The rates market has already drawn the obvious conclusion. Stripping out inflation expectations, real yields are climbing again: the 5-year TIPS has rebounded sharply toward 1.8% after basing through 2025, and the 10-year has pushed back above 2.2%. Rising real yields against accelerating surveys and a tightening labor market is the bond market’s way of telling you the neutral rate is higher than the Fed’s current framework allows for.

The front end is even more direct. The 2-year yield — historically the cleanest read on the policy path, with a 0.975 correlation to the funds rate — now trades roughly 40bps above the target at 4.16% versus 3.75%. The 2s have led every meaningful policy turn of the last two decades, and they are not pricing cuts; they are pricing hikes.
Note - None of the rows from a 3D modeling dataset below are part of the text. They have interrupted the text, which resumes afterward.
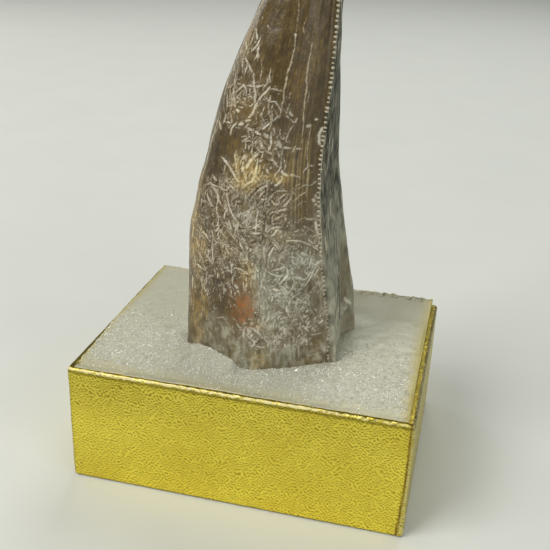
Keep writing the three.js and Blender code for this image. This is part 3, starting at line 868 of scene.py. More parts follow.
print("one bead:", len(bead_shape()[0]), "points")

# %% Beads along an edge
def beads_along(edge, outwards, sizes, seed, wear):
    """Beads on an edge given by points and outward directions: the bead's points times its three axes.
    These are outwards, across and along the edge; sizes are their half lengths, for all or for each, and
    wear is the share of beads that are worn low."""
    dice = np.random.default_rng(seed)
    shape, quads, fans = bead_shape()
    along = np.gradient(edge, axis=0)
    along /= np.linalg.norm(along, axis=1, keepdims=True)
    outwards = outwards - along * (outwards * along).sum(1, keepdims=True)
    outwards /= np.linalg.norm(outwards, axis=1, keepdims=True)
    across = np.cross(along, outwards)
    count = len(edge)
    size = sizes * dice.normal(1, 0.2, (count, 3)).clip(0.55, 1.4)
    size[:, 0] *= np.where(dice.uniform(size=count) < wear, dice.uniform(0.55, 0.8, count), 1)
    swing = dice.normal(0, 0.16, (count, 1))
    edge = edge + dice.normal(0, 0.05, (count, 3))
    axes = np.stack([outwards + swing * along, across, along - swing * outwards], 1)
    placed = edge[:, None] + np.einsum("pk,bk,bkc->bpc", shape, size, axes)
    offsets = (np.arange(count) * len(shape))[:, None, None]
    return placed.reshape(-1, 3), (quads + offsets).reshape(-1, 4), (fans + offsets).reshape(-1, 3)


def edge_places(section_point, low, high, pitch):
    """Points up the crown at one place of the cross-sections, counted as their points are, from height low
    to high and pitch mm apart, and the outward direction there. Values are blended between the two
    nearest columns."""
    fine_step = round((1 - section_point / SECTION_POINTS) * AROUND)
    share = way_round[:, fine_step] / girth[:, 0]
    column = np.interp(share, share_round, np.arange(COLUMNS))
    left, blend = column.astype(int), (column % 1)[:, None]
    rows_all = np.arange(ROWS)
    inside = (row_z[:, 0] > low) & (row_z[:, 0] < high)
    path, normal = (
        (grid[rows_all, left] * (1 - blend) + grid[rows_all, (left + 1) % COLUMNS] * blend)[inside]
        for grid in (crown, outward)
    )
    way = np.append(0, np.cumsum(np.linalg.norm(np.diff(path, axis=0), axis=1)))
    spots = np.arange(0, way[-1], pitch)
    return [np.stack([np.interp(spots, way, axis) for axis in values.T], -1) for values in (path, normal)]


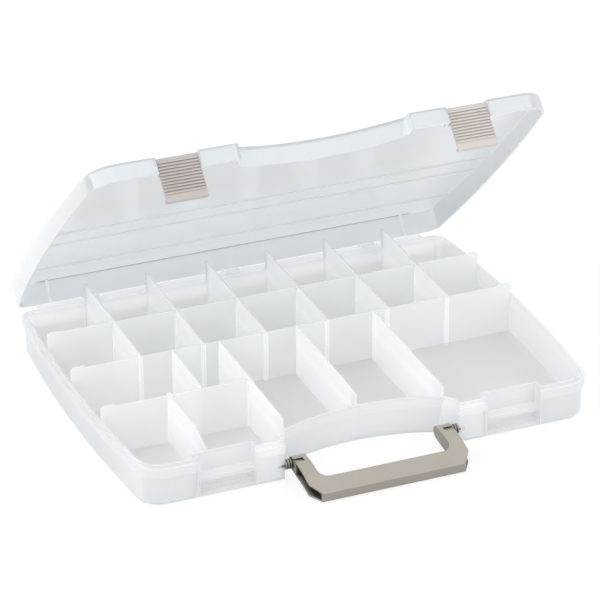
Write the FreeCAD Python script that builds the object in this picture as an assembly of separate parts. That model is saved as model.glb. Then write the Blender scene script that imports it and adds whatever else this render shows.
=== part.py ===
import FreeCAD, Part
import math
import os

# Satchel tackle box: a shallow tray of compartments, a hinged lid, two snap latches,
# a carrying handle in a recess of the front wall, and lift-out dividers.
# Millimetres. +Z is up, +X runs along the hinge, -Y is the front (handle) side.
# The origin is the centre of the tray's underside. The lid is written at its display
# angle; every other piece is written where it sits in use.

Vector = FreeCAD.Vector
X_AXIS = Vector(1, 0, 0)
Y_AXIS = Vector(0, 1, 0)
Z_AXIS = Vector(0, 0, 1)

# Overall size
HALF_WIDTH = 220.5
DEPTH = 325.0
HEIGHT_FRONT = 52.0
HEIGHT_BACK = 59.5
WALL = 2.0
FLOOR = 2.0

# Plan outline: each side bows outwards along one large arc
SIDE_RADIUS = 1617.0
WIDEST_DEPTH = 175.0
FRONT_CORNER = 25.0
BACK_CORNER = 13.0

# Heights on the tray
RIM_BOTTOM = 28.0
RIM_TOP = 36.0
LIP_TOP = 39.5
LIP_REAR_END = 298.0
RIM_OUTSET = 2.8
BOTTOM_FILLET = 3.0
PARTING_GAP = 0.2

# Handle recess in the front wall; its rear wall is an arc that leans forward
RECESS_HALF_WIDTH = 82.2
RECESS_INNER_HALF_WIDTH = 74.5
RECESS_STRAIGHT_DEPTH = 12.0
RECESS_SIDE_DEPTH = 22.0
RECESS_DEPTH = 43.0
RECESS_RADIUS = 195.0
RECESS_LEAN = 8.0 / 39.0

# Latch pockets in the front wall
POCKET_INNER_X = 109.0
POCKET_OUTER_X = 160.6
POCKET_CENTRE_X = (POCKET_INNER_X + POCKET_OUTER_X) / 2
POCKET_DEPTH = 11.8
POCKET_FLOOR = 5.0
POCKET_EDGE_RIB = 2.0
CATCH_FRONT = 6.2
CATCH_BOTTOM = 13.8
CATCH_FACE_TOP = 17.5
CATCH_TOP = 21.0

# Latches
LATCH_WIDTH = 37.6
LATCH_SIDE_GAP = 0.8
LATCH_PIVOT_DEPTH = 5.6
LATCH_BARREL_RADIUS = 3.0
LATCH_PIVOT_HEIGHT = HEIGHT_FRONT - 1.7 - LATCH_BARREL_RADIUS
LATCH_THICKNESS = 2.0
LATCH_BOTTOM = 10.6
LATCH_HOOK_TOP = CATCH_BOTTOM - 0.2
LATCH_HOOK_DEPTH = 8.4
LATCH_PIN_RADIUS = 1.5
LATCH_PIN_REACH = 2.6
LATCH_RIDGES = 11
LATCH_RIDGE_HEIGHT = 0.9
LID_POCKET_DEPTH = 9.0

# Lid hinge: knuckles behind the back wall, below the rim
HINGE_OFFSET = 3.6
HINGE_HEIGHT = 26.0
HINGE_RADIUS = 3.0
HINGE_PEG_RADIUS = 1.6
HINGE_STATIONS = (-140.0, 0.0, 140.0)
LID_KNUCKLE_LENGTH = 16.0
TRAY_KNUCKLE_LENGTH = 9.0
KNUCKLE_GAP = 0.4
PEG_REACH = 6.0
RUNNING_CLEARANCE = 0.05
WEB_CLEARANCE = 0.6
HINGE_RAIL_HALF_LENGTH = 195.0
HINGE_RAIL_BACK = 7.4
HINGE_RAIL_BOTTOM = 31.0
HINGE_RAIL_SWEEP = 10.4
LID_DISPLAY_ANGLE = 44.0

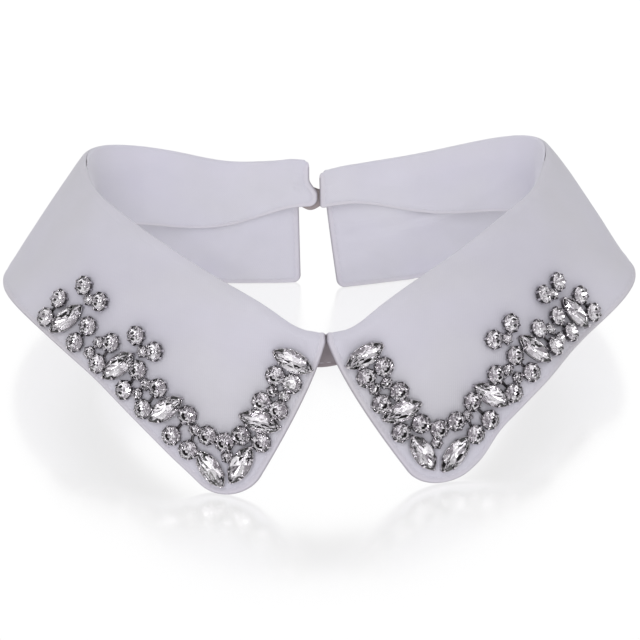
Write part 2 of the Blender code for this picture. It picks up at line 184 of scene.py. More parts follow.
LEAF_LEFT = (
    # station       x      y      z   steep
    ("front", -28.4, 6.5, -6.5, 63.0),
    ("left_lap", -35.0, 10.9, -1.6, 64.0),
    ("left_near", -40.5, 14.5, 3.3, 65.0),
    ("left_fore", -52.8, 23.6, 12.0, 66.0),
    ("left_chest", -70.3, 42.0, 20.6, 64.0),
    ("left_flank", -92.5, 66.5, 28.6, 56.0),
    ("left_side", -102.6, 92.5, 24.5, 52.0),
    ("left_corner", -99.5, 113.0, 19.0, 56.0),
    ("left_turn", -80.5, 131.5, 11.0, 70.0),
    ("left_rear", -53.0, 130.5, 3.0, 82.0),
    ("left_back", -30.7, 127.4, -0.3, 88.0),
    ("left_lobe", -5.4, 126.6, -0.3, 89.0),
    ("left_end", 2.9, 126.6, -0.3, 89.0),
)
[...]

The Fed will eventually follow where the curve leads.

Futures markets agree. For the first time since the 2022 tightening cycle, the implied path is for higher rates, not lower — almost two 25bp hikes priced over the next 12 months and almost one over the next 6. The repricing has been swift and one-directional, and we would not stand in front of it.

On inflation, we think the resolution of the Hormuz situation brings crude lower from here, but near-term supply bottlenecks mean a return to the ~$50 levels of late last year may not be in the cards. The broader picture is also less comforting than the disinflation narrative suggests: 46 of 68 global central banks are currently overshooting their inflation targets, with the Fed itself running 1.8 points hot at 3.8% CPI versus a 2% target. This is a global problem, not a US idiosyncrasy, and it constrains how dovish any one central bank can credibly be.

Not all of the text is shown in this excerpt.